Engineerblogger
Jan 11, 2012
The recent discovery that bisabolane, a member of the terpene class of chemical compounds used in fragrances and flavorings, holds high promise as a biosynthetic alternative to D2 diesel fuel has generated keen interest in the green energy community and the trucking industry. Now a second team of researchers with the U.S Department of Energy (DOE)’s Joint BioEnergy Institute (JBEI) has determined the three-dimensional crystal structure of a protein that is key to boosting the microbial-based production of bisabolane as an advanced biofuel.
The JBEI research team, led by bioengineers Paul Adams and Jay Keasling, solved the protein crystal structure of an enzyme in the Grand fir (Abies grandis) that synthesizes bisabolene, the immediate terpene precursor to bisabolane.
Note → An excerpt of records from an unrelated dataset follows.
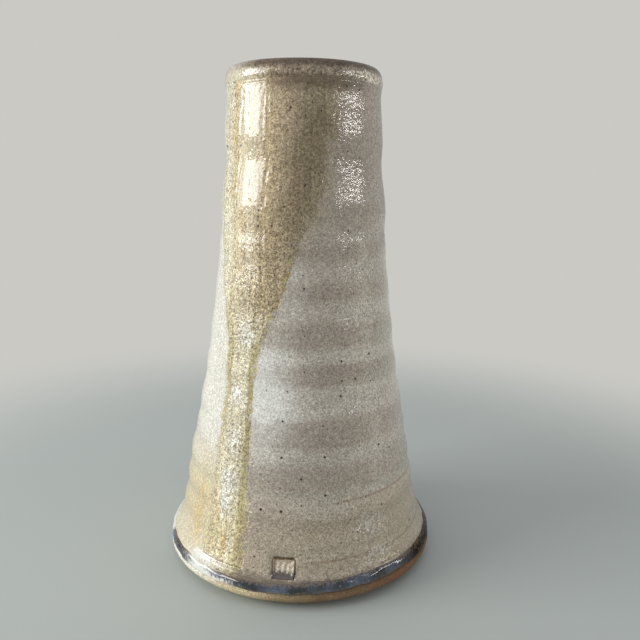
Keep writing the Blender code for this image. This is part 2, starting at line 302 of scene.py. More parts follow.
def make_outer_skin():
    """The glaze from the lap over the bevel up to the lip, open at the seal."""
    left, right = SEAL_ANGLE - SEAL_SPREAD, SEAL_ANGLE + SEAL_SPREAD
    side = math.radians(FINE_SIDE_DEG)
    columns = spaced((
        (-math.pi, -side, BACK_COLUMNS), (-side, left, LEFT_COLUMNS), (left, right, SEAL_COLUMNS),
        (right, side, RIGHT_COLUMNS), (side, math.pi, BACK_COLUMNS),
    ))
    low, high = SEAL_MIDDLE - SEAL_RISE, SEAL_MIDDLE + SEAL_RISE
    rows = np.append(spaced((
        (LAP_END, low, LAP_ROWS), (low, high, SEAL_ROWS), (high, WALL_START, FLARE_ROWS),
        (WALL_START, SKIN_TOP, WALL_ROWS),
    )), SKIN_TOP)
    c0 = BACK_COLUMNS + LEFT_COLUMNS
    c1 = c0 + SEAL_COLUMNS
    r0, r1 = LAP_ROWS, LAP_ROWS + SEAL_ROWS
    fine = r1 + INNER_STEP
    kept = sorted(set(range(fine)) | set(range(fine, len(rows), INNER_STEP)) | {len(rows) - 1})
    inner_rows = rows[kept]
    count = len(columns)
    outer_z, inner_z = rows[:, None], inner_rows[:, None]
    outer_r = skin_radius(columns, outer_z) - shoulder(columns, outer_z)
    inner_r = skin_radius(columns, inner_z) - SKIN_COAT - shoulder(columns, inner_z)
    on_bevel = bevel_radius(np.minimum(inner_z, PLATE_TOP)) + 0.00003
    inner_r = np.where(inner_z < PLATE_TOP + 0.0003, on_bevel, inner_r)
    outer = grid_points(columns, outer_r, outer_z)
    inner = grid_points(columns, inner_r, inner_z)
    base = outer.shape[0] * count

    def cells(row_count, offset, flip):
        quads = []
        for row in range(row_count - 1):
            quad = ring_faces(offset + row * count, offset + (row + 1) * count, count)
            if r0 <= row < r1:
                keep = np.ones(count, bool)
                keep[c0:c1] = False
                quad = quad[keep]
            quads.append(quad[:, ::-1] if flip else quad)
        return np.concatenate(quads).tolist()

    faces = cells(len(rows), 0, False)
    faces += cells(len(inner_rows), base, True)
    faces += ring_faces(0, base, count)[:, ::-1].tolist()
    faces += ring_faces((len(rows) - 1) * count, base + (len(inner_rows) - 1) * count, count).tolist()
    sides = []
    for column in range(c0, c1):
        sides.append((r0 * count + column, r0 * count + column + 1))
        sides.append((r1 * count + column + 1, r1 * count + column))
    for row in range(r0, r1):
        sides.append(((row + 1) * count + c0, row * count + c0))
        sides.append((row * count + c1, (row + 1) * count + c1))
    faces += [(a, b, base + b, base + a) for a, b in sides]
    return make_object("outer_glaze_skin", np.concatenate([outer.reshape(-1, 3), inner.reshape(-1, 3)]), faces)


# ---- ash run
def run_edge(height, column):
    heights = [row[0] for row in RUN_OUTLINE]
    return np.radians(np.interp(height, heights, [row[column] for row in RUN_OUTLINE]))


RUN_BOTTOM = 0.0186
RUN_TOP = 0.2846
RUN_COLUMNS = 100
RUN_ROWS = 236
RUN_FLOAT = 0.00002                 # clear of the skin it lies on
BEADS = (
    # height, degrees from the front, half width and half height in metres, how far it stands out
    (0.113, -36.5, 0.0036, 0.004, 0.0003),
    (0.087, -35.0, 0.0028, 0.0052, 0.00026),
    (0.064, -36.5, 0.004, 0.005, 0.00034),
    (0.033, -35.0, 0.0036, 0.006, 0.00024),
    (0.15, -33.0, 0.006, 0.008, 0.0002),
)


def run_coat(angle, height, left, right):
    """Thickness of the ash run: a film at its edges, rolled up just inside them."""
    radius = taper_radius(height)
    inside = np.minimum(angle - left, right - angle) * radius
    margin = 0.003 + 0.014 * step(height, 0.195, 0.245) * step(right - angle, 0.9, 0.4)
    rise = step(inside, 0.0, margin)
    roll = np.exp(-((inside - 0.0018) / 0.0014) ** 2) * step(height, 0.225, 0.185)
    coat = 0.00003 + 0.00012 * rise + 0.00008 * roll
    coat = coat + rise * (0.00008 * streaks(angle, height) + 0.00003 * ripples(angle, height) + 0.00006)
    for bead_height, bead_deg, half_width, half_height, stand_out in BEADS:
        across = (angle - math.radians(bead_deg)) * radius / half_width
        along = (height - bead_height) / half_height
        coat = coat + rise * stand_out * np.exp(-(across ** 2 + along ** 2))
    ends = step(height, RUN_BOTTOM, RUN_BOTTOM + 0.004) * step(height, RUN_TOP, RUN_TOP - 0.006)
    return 0.00003 + np.maximum(coat - 0.00003, 0.0) * ends


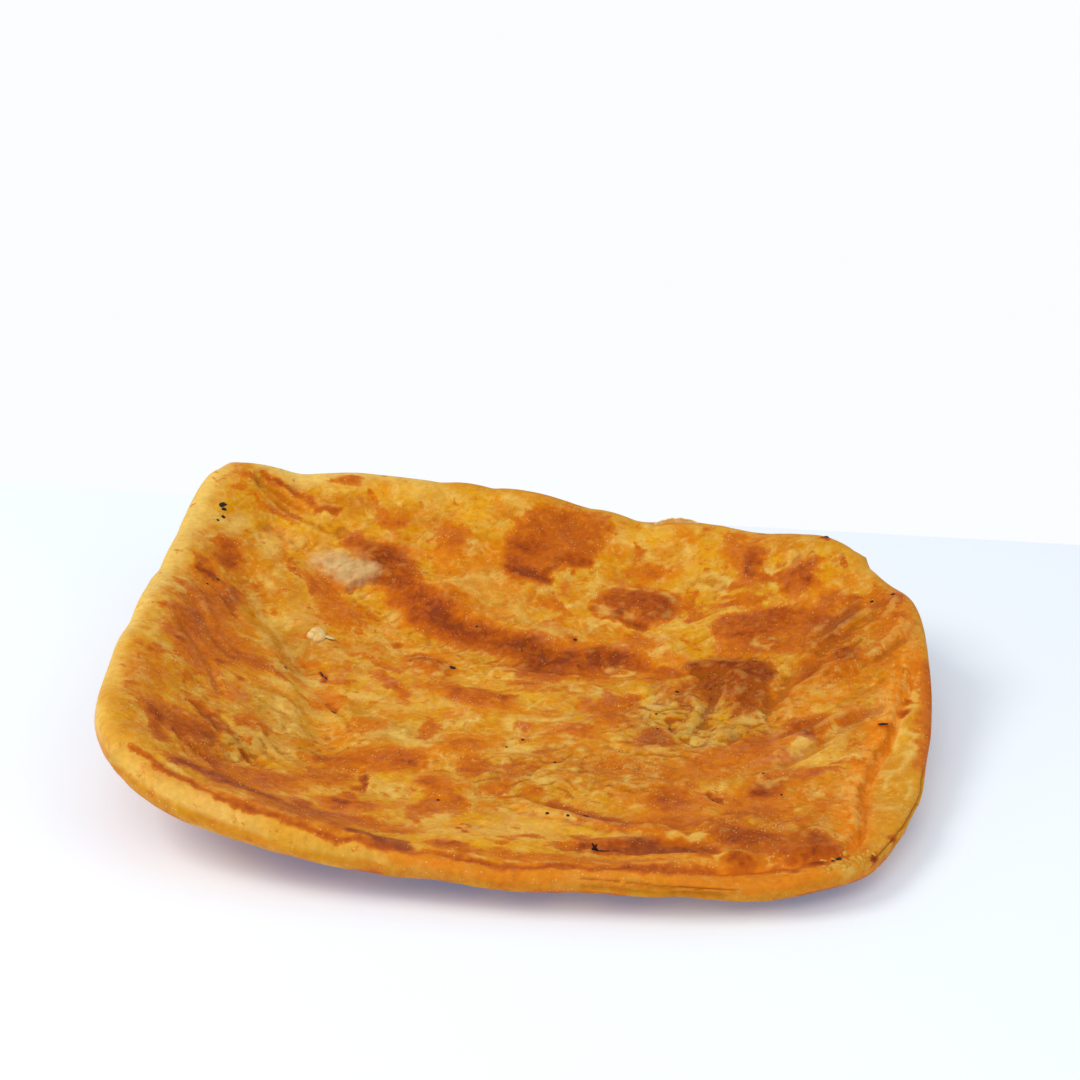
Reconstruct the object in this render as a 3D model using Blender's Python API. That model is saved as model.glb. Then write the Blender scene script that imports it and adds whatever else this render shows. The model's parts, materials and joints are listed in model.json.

The performance of this enzyme – the Abies grandis α-bisabolene synthase (AgBIS) – when engineered into microbes, has resulted in a bottleneck that hampers the conversion by the microbes of simple sugars into bisabolene.
“Our high resolution structure of AgBIS should make it possible to design changes in the enzyme that will enable microbes to make bisabolene faster,” says Adams, a leading authority on x-ray crystallography. “It should also enable us to engineer out inhibition effects that slow throughput, and perhaps also engineer the enzyme to produce other kinds of fuels similar to bisabolane.”
Adams, who heads JBEI’s Technologies Division, is the corresponding author of a paper describing this work in the Cell Press journal Structure. The paper is titled “Structure of a Three-Domain Sesquiterpene Synthase: A Prospective Target for Advanced Biofuels Production.” Co-authoring it with Adams and Keasling were Ryan McAndrew, Pamela Peralta-Yahya, Andy DeGiovanni, Jose Pereira and Masood Hadi.
JBEI is one of three DOE Bioenergy Research Centers established by DOE’s Office of Science to advance the technology for the commercial production of advanced biofuels. It is a multi-institutional partnership led by the Lawrence Berkeley National Laboratory (Berkeley Lab) and headquartered in Emeryville, CA.
This past fall, JBEI researchers identified bisabolane as a potential new advanced biofuel that could replace D2 diesel, today’s standard fuel for diesel engines, with a clean, green, renewable alternative that’s produced in the United States. Using the tools of synthetic biology, the researchers engineered strains of bacteria and yeast to produce bisabolene from simple sugars, which was then hydrogenated into bisabolane. While showing much promise, the yields of bisabolene have to be improved for microbial-based production of bisabolane fuel to be commercially viable.
“The inefficient terpene synthase enzyme is one of the bottlenecks in the metabolic pathway used by the engineered microbes,” says Peralta-Yahya, a lead member of the earlier JBEI team as well as the current team. “Knowing the AgBIS crystal structure will guide us in engineering it for improved catalytic efficiency and stability, which should bring our bisabolene yields closer to economic competitiveness.”
Peralta-Yahya and her colleagues determined that the AgBIS enzyme consists of three helical domains, the first three-domain structure ever found in a synthase of sesquiterpenes – terpene compounds that contain 15 carbon atoms. The discovery of this unique structure holds importance on several fronts, as co-lead author of the Structure paper McAndrew explains.
“That we found the structure of AgBIS to be more similar to diterpene (20 carbon terpene compounds) synthases not only provides us with insight into the function of these less well characterized enzymes, it also provides us with clues to the evolutionary heritage as the archetypal three-domain terpenoid synthases became two-domain sesquiterpene synthases in plants. Furthering our knowledge of the structures and functions of terpenoid synthases may prove to have abundant practical applications aside from advanced biofuels because these enzymes produce a wide variety of specialized chemicals.”
Solving the three-dimensional crystal structure of AgBIS was made possible by the protein crystallography capabilities of Berkeley Lab’s Advanced Light Source (ALS), a DOE Office of Science national user facility for synchrotron radiation, and the first of the world’s third generation light sources. For this work, the JBEI team used three of the five protein crystallography beamlines operated by the Berkeley Center for Structural Biology (BCSB) – beamlines 8.2.1, 8.2.2, and 5.0.3.
“We needed to use multiple beamlines because we collected data on several crystals – the protein by itself, and the protein with different inhibitors/cofactors,” says Adams, who headed the BCSB from 2004 to 2011. “Also, the approach we used to solve the AgBIS structure required high flux tunable x-rays such as those provided at 8.2.1 and 8.2.2, which are superbend beamlines.”
This research was supported by the DOE Office of Science.